--- Start RECORDS PROVIDED ---
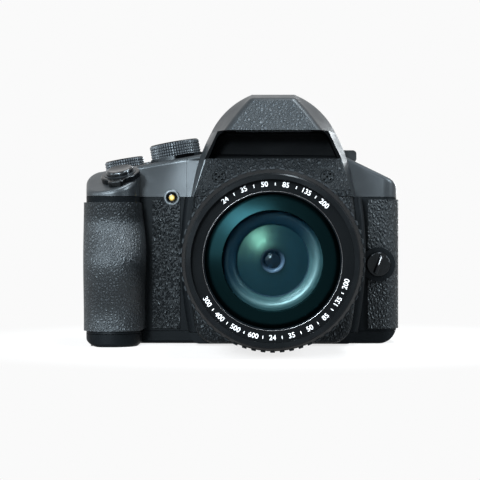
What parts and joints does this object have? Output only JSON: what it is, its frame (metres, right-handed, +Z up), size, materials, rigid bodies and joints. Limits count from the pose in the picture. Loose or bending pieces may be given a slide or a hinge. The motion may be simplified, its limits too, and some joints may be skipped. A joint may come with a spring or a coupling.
{
  "type": "bridge camera",
  "caption": "Black bridge camera with a telescoping zoom lens, deep rubber grip, pop-up flash hump, tilting rear screen, dials and buttons.",
  "frame": {"origin": "mouth of the tripod socket, directly below the lens axis, on the base plane", "axes": "-Y towards the subject, +X towards the viewer's left (right in the picture), +Z up"},
  "size_m": [0.1352, 0.1481, 0.1066],
  "materials": {
    "shell": "fine matte",
    "grain": "grained",
    "grip": "grained",
    "gloss": "gloss",
    "barrel": "black anodised",
    "ribbed": "ribbed",
    "steel": "satin",
    "black_metal": "black anodised",
    "optic": "coated",
    "window": "clear",
    "lamp": "amber",
    "sheet": "plain",
    "board": "solder mask",
    "sensor": "gloss",
    "cell": "wrapped"
  },
  "bodies": {
    "body": {"front_cover": "shell", "front_panel": "grain", "rear_cover": "shell", "top_cover": "shell", "bottom_cover": "shell", "grip_rubber": "grip", "body_leather": "grain", "thumb_rest": "grip", "hot_shoe": "steel", "eyecup": "grip", "eyepiece_lens": "window", "evf_module": "gloss", "af_lamp_lens": "lamp", "strap_lugs": "steel", "tripod_socket": "steel", "base_screws": "steel", "chassis": "sheet", "image_sensor": "sensor", "main_board": "board", "battery": "cell", "lens_mount_ring": "barrel", "fixed_barrel": "barrel", "guide_tube": "barrel", "iris_unit": "barrel", "rear_lens_group": "barrel"},
    "focus": {"focus_ring": "ribbed"},
    "zoom": {"zoom_ring": "barrel", "zoom_rubber": "ribbed"},
    "middle": {"middle_barrel": "barrel"},
    "front": {"front_barrel": "barrel", "name_ring": "gloss", "front_cell": "barrel", "front_element": "optic", "second_element": "optic"},
    "zoom_group": {"variator_carrier": "barrel", "variator_lens": "optic"},
    "shutter": {"shutter_button": "black_metal"},
    "lever": {"power_lever": "black_metal"},
    "mode": {"mode_dial": "black_metal"},
    "command": {"command_dial": "black_metal"},
    "deck_button_1": {"fn_button_1": "gloss"},
    "deck_button_2": {"fn_button_2": "gloss"},
    "flash_release": {"flash_release_button": "gloss"},
    "flash": {"flash_head": "shell", "flash_window": "window"},
    "selector": {"focus_selector": "gloss"},
    "diopter": {"diopter_dial": "gloss"},
    "bracket": {"lcd_bracket": "sheet"},
    "screen": {"lcd_frame": "shell", "lcd_glass": "gloss"},
    "battery_lid": {"battery_door": "shell"},
    "card_lid": {"card_door": "shell"},
    "terminal_lid": {"terminal_door": "shell"},
    "pad": {"four_way_pad": "gloss"},
    "centre_key": {"ok_button": "gloss"},
    "lock_key": {"ae_lock_button": "gloss"},
    "movie_key": {"movie_button": "gloss"},
    "display_key": {"display_button": "gloss"},
    "play_key": {"playback_button": "gloss"}
  },
  "joints": [
    {"name": "zoom_turn", "type": "hinge", "parent": "body", "child": "zoom", "pos_m": [0, -0.0552, 0.0374], "axis": [0, -1, 0], "range_deg": [0, 90]},
    {"name": "middle_slide", "type": "slide", "parent": "body", "child": "middle", "axis": [0, -1, 0], "range_m": [0, 0.02]},
    {"name": "front_slide", "type": "slide", "parent": "middle", "child": "front", "axis": [0, -1, 0], "range_m": [0, 0.0221]},
    {"name": "zoom_group_slide", "type": "slide", "parent": "body", "child": "zoom_group", "axis": [0, 1, 0], "range_m": [0, 0.0251]},
    {"name": "focus_turn", "type": "hinge", "parent": "body", "child": "focus", "pos_m": [0, -0.036, 0.0374], "axis": [0, -1, 0], "continuous": true},
    {"name": "flash_lift", "type": "hinge", "parent": "body", "child": "flash", "pos_m": [0, 0.001, 0.1016], "axis": [-1, 0, 0], "range_deg": [0, 60]},
    {"name": "bracket_tilt", "type": "hinge", "parent": "body", "child": "bracket", "pos_m": [0, 0.0265, 0.0098], "axis": [-1, 0, 0], "range_deg": [0, 45]},
    {"name": "screen_tilt", "type": "hinge", "parent": "bracket", "child": "screen", "pos_m": [0, 0.0254, 0.0565], "axis": [1, 0, 0], "range_deg": [0, 90]},
    {"name": "mode_turn", "type": "hinge", "parent": "body", "child": "mode", "pos_m": [-0.04243, 0.003, 0.0809], "axis": [-0.1736, 0, 0.9848], "continuous": true},
    {"name": "command_turn", "type": "hinge", "parent": "body", "child": "command", "pos_m": [-0.065, 0.008, 0.0753], "axis": [-0.1736, 0, 0.9848], "continuous": true},
    {"name": "power_turn", "type": "hinge", "parent": "body", "child": "lever", "pos_m": [-0.06417, -0.0258, 0.07062], "axis": [-0.1642, -0.3256, 0.9312], "range_deg": [0, 35]},
    {"name": "selector_turn", "type": "hinge", "parent": "body", "child": "selector", "pos_m": [0.0449, -0.013, 0.0341], "axis": [0, -1, 0], "range_deg": [-35, 35]},
    {"name": "diopter_turn", "type": "hinge", "parent": "body", "child": "diopter", "pos_m": [-0.017, 0.03, 0.0886], "axis": [-1, 0, 0], "range_deg": [-150, 150]},
    {"name": "battery_lid_swing", "type": "hinge", "parent": "body", "child": "battery_lid", "pos_m": [-0.0677, 0.0028, 0.0011], "axis": [1, 0, 0], "range_deg": [0, 90]},
    {"name": "card_lid_swing", "type": "hinge", "parent": "body", "child": "card_lid", "pos_m": [-0.0796, 0.0106, 0.014], "axis": [0, 0, 1], "range_deg": [0, 90]},
    {"name": "terminal_lid_swing", "type": "hinge", "parent": "body", "child": "terminal_lid", "pos_m": [0.0526, 0.0106, 0.016], "axis": [0, 0, -1], "range_deg": [0, 90]},
    {"name": "shutter_press", "type": "slide", "parent": "body", "child": "shutter", "axis": [0.1642, 0.3256, -0.9312], "range_m": [0, 0.0012], "stiffness_N_per_m": 300},
    {"name": "deck_button_1_press", "type": "slide", "parent": "body", "child": "deck_button_1", "axis": [0.1736, 0, -0.9848], "range_m": [0, 0.0008], "stiffness_N_per_m": 300},
    {"name": "deck_button_2_press", "type": "slide", "parent": "body", "child": "deck_button_2", "axis": [0.1736, 0, -0.9848], "range_m": [0, 0.0008], "stiffness_N_per_m": 300},
    {"name": "flash_release_press", "type": "slide", "parent": "body", "child": "flash_release", "axis": [-1, 0, 0], "range_m": [0, 0.001], "stiffness_N_per_m": 300},
    {"name": "lock_key_press", "type": "slide", "parent": "body", "child": "lock_key", "axis": [0, -1, 0], "range_m": [0, 0.0008], "stiffness_N_per_m": 300},
    {"name": "movie_key_press", "type": "slide", "parent": "body", "child": "movie_key", "axis": [0, -1, 0], "range_m": [0, 0.0008], "stiffness_N_per_m": 300},
    {"name": "display_key_press", "type": "slide", "parent": "body", "child": "display_key", "axis": [0, -1, 0], "range_m": [0, 0.0008], "stiffness_N_per_m": 300},
    {"name": "play_key_press", "type": "slide", "parent": "body", "child": "play_key", "axis": [0, -1, 0], "range_m": [0, 0.0008], "stiffness_N_per_m": 300},
    {"name": "pad_press", "type": "slide", "parent": "body", "child": "pad", "axis": [0, -1, 0], "range_m": [0, 0.0008], "stiffness_N_per_m": 300},
    {"name": "centre_key_press", "type": "slide", "parent": "body", "child": "centre_key", "axis": [0, -1, 0], "range_m": [0, 0.0008], "stiffness_N_per_m": 300}
  ],
  "couplings": [
    {"joint": "zoom_turn", "follows": "middle_slide", "rad_per_m": 78.54},
    {"joint": "front_slide", "follows": "middle_slide", "ratio": 1.1},
    {"joint": "zoom_group_slide", "follows": "middle_slide", "ratio": 1.25}
  ]
}
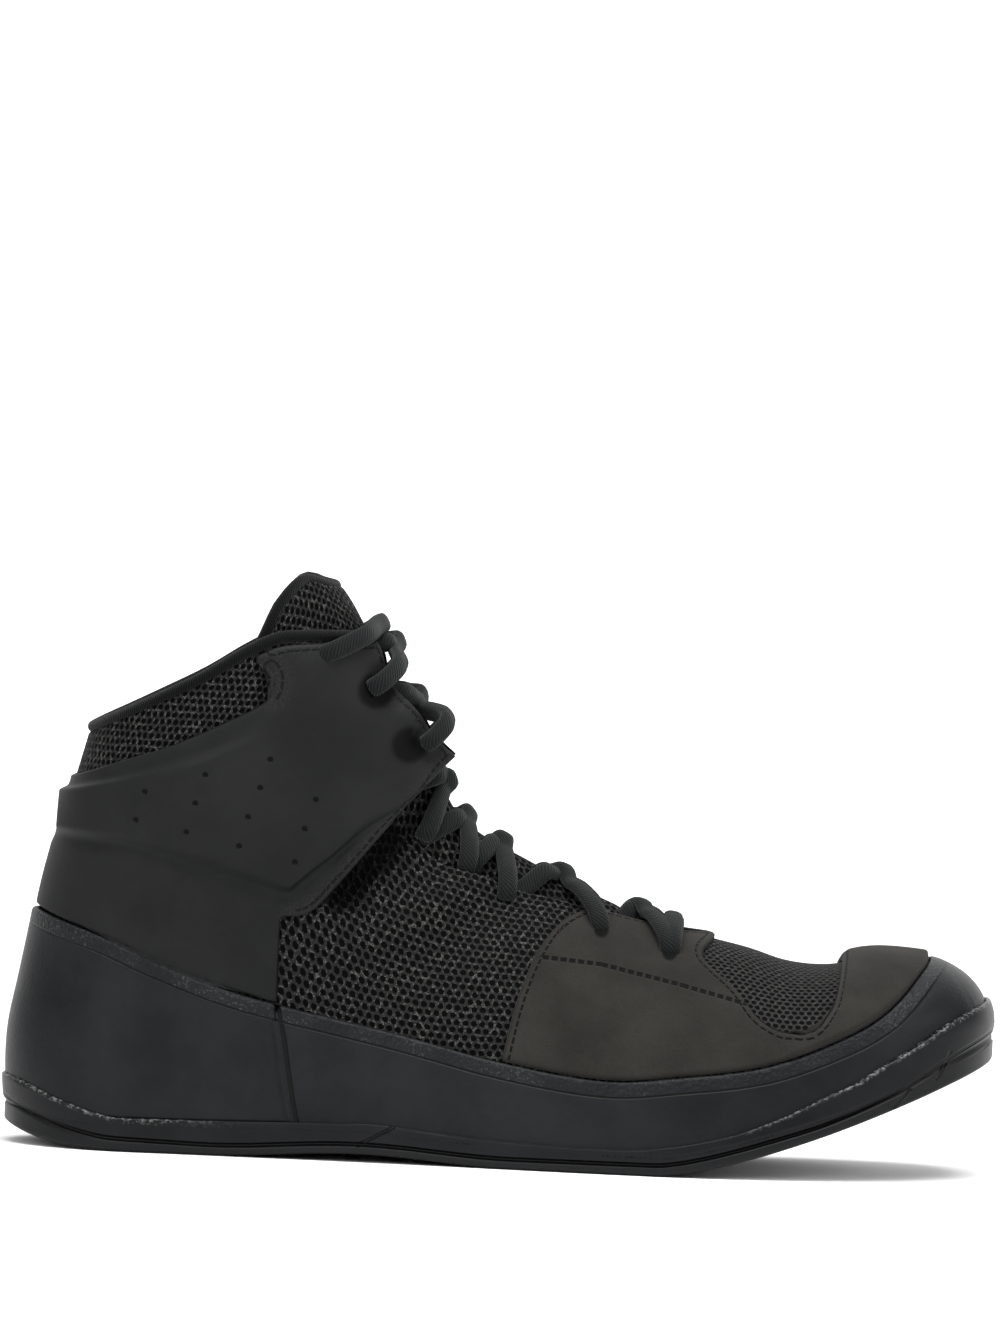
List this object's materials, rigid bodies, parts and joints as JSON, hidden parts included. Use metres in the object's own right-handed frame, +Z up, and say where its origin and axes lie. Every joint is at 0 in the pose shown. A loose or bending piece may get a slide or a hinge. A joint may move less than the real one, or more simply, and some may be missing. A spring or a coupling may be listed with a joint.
{
  "type": "wrestling shoe",
  "caption": "High-top wrestling shoe with a mesh upper, a synthetic ankle wing, a brushed toe overlay, a grained foot band, crossed laces and a thin rubber sole with a long toe spring.",
  "frame": {"origin": "on the floor, under the middle of the shoe's bounding box", "axes": "+X from heel to toe, +Y to the wearer's left, which is the inner side of this right shoe, +Z up"},
  "size_m": [0.2896, 0.1014, 0.1704],
  "materials": {
    "outsole": "matt black moulded rubber",
    "insole": "knit-topped foam",
    "upper": "open black mesh over a lining",
    "tongue": "padded black mesh",
    "foot_band": "grained blue-black synthetic, low sheen",
    "toe_overlay": "brushed brown-black nubuck",
    "ankle_wing": "smooth matt synthetic",
    "binding": "rolled fabric edge",
    "lace": "flat woven cord"
  },
  "bodies": {
    "root": {"outsole": "outsole", "insole": "insole", "upper": "upper", "tongue": "tongue", "heel_counter": "foot_band", "foot_band": "foot_band", "toe_overlay": "toe_overlay", "ankle_wing": "ankle_wing", "collar_binding": "binding", "lace_instep": "lace", "lace_ankle": "lace"}
  },
  "joints": []
}
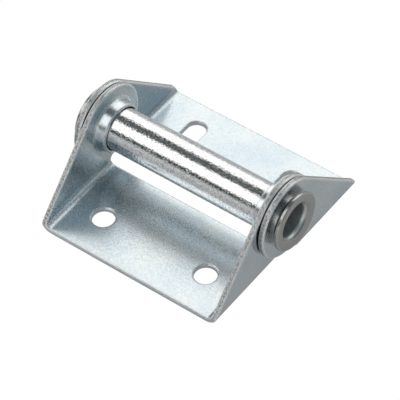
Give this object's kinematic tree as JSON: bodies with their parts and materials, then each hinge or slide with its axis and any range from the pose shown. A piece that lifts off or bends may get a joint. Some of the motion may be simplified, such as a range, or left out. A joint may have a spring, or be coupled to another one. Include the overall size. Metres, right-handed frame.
{
  "type": "garage door hinge",
  "caption": "Garage door hinge: a narrow and a wide folded sheet-steel leaf turn on a flared tube that takes a track roller's shaft.",
  "frame": {"origin": "middle of the tube's axis", "axes": "+X along the tube, +Y towards the wide rear leaf, +Z away from the door, from the plates to the tube"},
  "size_m": [0.0804, 0.072, 0.033],
  "materials": {
    "zinc_sheet": "bright zinc plate",
    "tube_steel": "drawn, plated, slightly dull"
  },
  "bodies": {
    "front_leaf": {"front_leaf": "zinc_sheet"},
    "rear_leaf": {"rear_leaf": "zinc_sheet"},
    "tube": {"tube": "tube_steel"}
  },
  "joints": [
    {"name": "leaf_pivot", "type": "hinge", "parent": "front_leaf", "child": "rear_leaf", "pos_m": [0, 0, 0], "axis": [1, 0, 0], "range_deg": [-18, 228]},
    {"name": "tube_spin", "type": "hinge", "parent": "front_leaf", "child": "tube", "pos_m": [0, 0, 0], "axis": [1, 0, 0], "continuous": true}
  ]
}
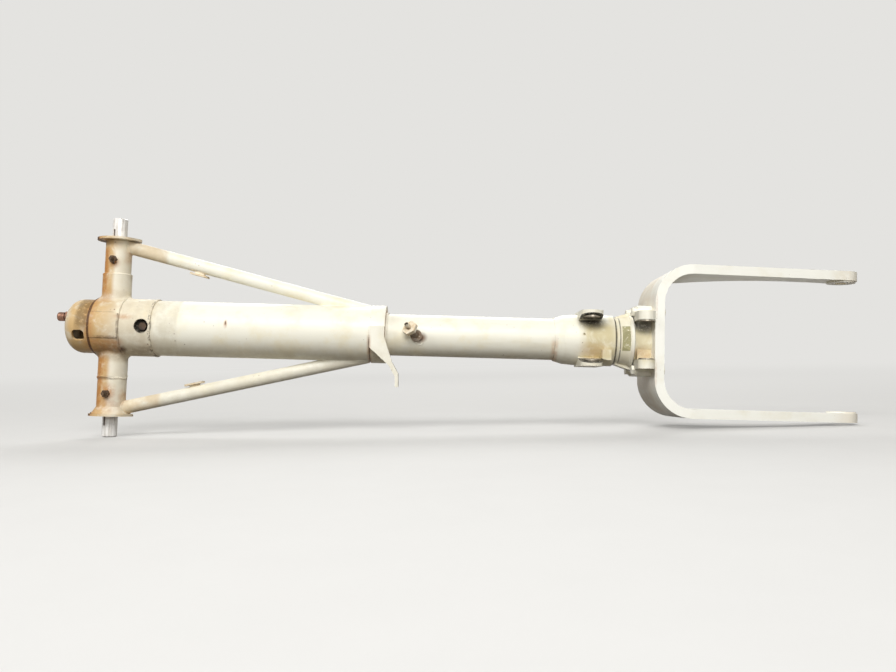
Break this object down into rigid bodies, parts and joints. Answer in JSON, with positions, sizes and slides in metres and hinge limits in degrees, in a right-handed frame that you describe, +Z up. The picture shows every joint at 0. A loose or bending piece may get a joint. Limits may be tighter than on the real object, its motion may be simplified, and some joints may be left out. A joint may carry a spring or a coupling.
{
  "type": "nose landing gear strut",
  "caption": "Air-oil nose gear strut: trunnion housing with diagonal braces, steering cylinder, torque link lugs, sliding piston and bolted flat-bar fork.",
  "frame": {"origin": "where the trunnion axis crosses the strut axis", "axes": "+X down the strut axis from the top cap to the fork tips, +Z up the trunnion axis, -Y the side with the torque link lugs"},
  "size_m": [1.1163, 0.12, 0.3048],
  "materials": {
    "housing_paint": "cream paint, stained and chipped",
    "cylinder_paint": "cream paint, stained",
    "fork_paint": "cream paint, semi-gloss",
    "bolt_paint": "white paint over bolts",
    "pin_steel": "polished",
    "fitting_steel": "bare, greasy",
    "link_bush_steel": "bright, worn",
    "bush_bronze": "machined",
    "bearing_bronze": "machined",
    "inner_steel": "machined",
    "piston_chrome": "hard chrome",
    "seal_rubber": "satin"
  },
  "bodies": {
    "housing": {"housing_tube": "housing_paint", "head_sleeve": "housing_paint", "trunnion_tube_upper": "housing_paint", "trunnion_tube_lower": "housing_paint", "trunnion_flange_upper": "housing_paint", "trunnion_flange_lower": "housing_paint", "trunnion_bush_upper": "bush_bronze", "trunnion_bush_lower": "bush_bronze", "brace_tube_upper": "housing_paint", "brace_tube_lower": "housing_paint", "brace_tab_upper": "housing_paint", "brace_tab_lower": "housing_paint", "lower_collar": "housing_paint", "hook_plate": "housing_paint", "grease_fittings": "fitting_steel", "steering_bearing_upper": "bearing_bronze", "steering_bearing_lower": "bearing_bronze", "bearing_retainer": "inner_steel"},
    "upper_pin": {"trunnion_pin_upper": "pin_steel", "pin_ring_upper": "inner_steel"},
    "lower_pin": {"trunnion_pin_lower": "pin_steel", "pin_ring_lower": "inner_steel"},
    "cylinder": {"cylinder_tube": "cylinder_paint", "thrust_ring": "cylinder_paint", "stop_bolt": "fitting_steel", "top_cap": "cylinder_paint", "air_valve": "fitting_steel", "side_valve": "fitting_steel", "torque_collar": "cylinder_paint", "upper_link_bushes": "link_bush_steel", "gland_bearing": "bearing_bronze", "gland_seal": "seal_rubber", "wiper_ring": "seal_rubber", "gland_nut": "cylinder_paint", "cylinder_head": "inner_steel", "orifice_tube": "inner_steel", "orifice_plate": "inner_steel"},
    "piston_bearing": {"piston_bearing": "bearing_bronze"},
    "piston": {"piston_tube": "piston_chrome", "bearing_rings": "inner_steel", "piston_plug": "inner_steel", "metering_pin": "inner_steel", "fork_fitting": "fork_paint", "lower_link_bushes": "link_bush_steel", "fork": "fork_paint", "axle_bosses": "fork_paint", "fork_bolts": "bolt_paint", "fork_washers": "bolt_paint", "fork_nuts": "bolt_paint"}
  },
  "joints": [
    {"name": "upper_pin_turn", "type": "hinge", "parent": "housing", "child": "upper_pin", "pos_m": [0, 0, 0.138], "axis": [0, 0, 1], "continuous": true},
    {"name": "lower_pin_turn", "type": "hinge", "parent": "housing", "child": "lower_pin", "pos_m": [0, 0, -0.138], "axis": [0, 0, 1], "continuous": true},
    {"name": "steering", "type": "hinge", "parent": "housing", "child": "cylinder", "pos_m": [0.18, 0, 0], "axis": [1, 0, 0], "range_deg": [-30, 30]},
    {"name": "piston_slide", "type": "slide", "parent": "cylinder", "child": "piston_bearing", "axis": [1, 0, 0], "range_m": [0, 0.15]},
    {"name": "piston_turn", "type": "hinge", "parent": "piston_bearing", "child": "piston", "pos_m": [0.4, 0, 0], "axis": [1, 0, 0], "continuous": true}
  ]
}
--- End RECORDS PROVIDED ---
== TO DO ==
Answer with a single number: the count of lines holding the word "shown".

== SOLUTION FOR THIS TASK ==
2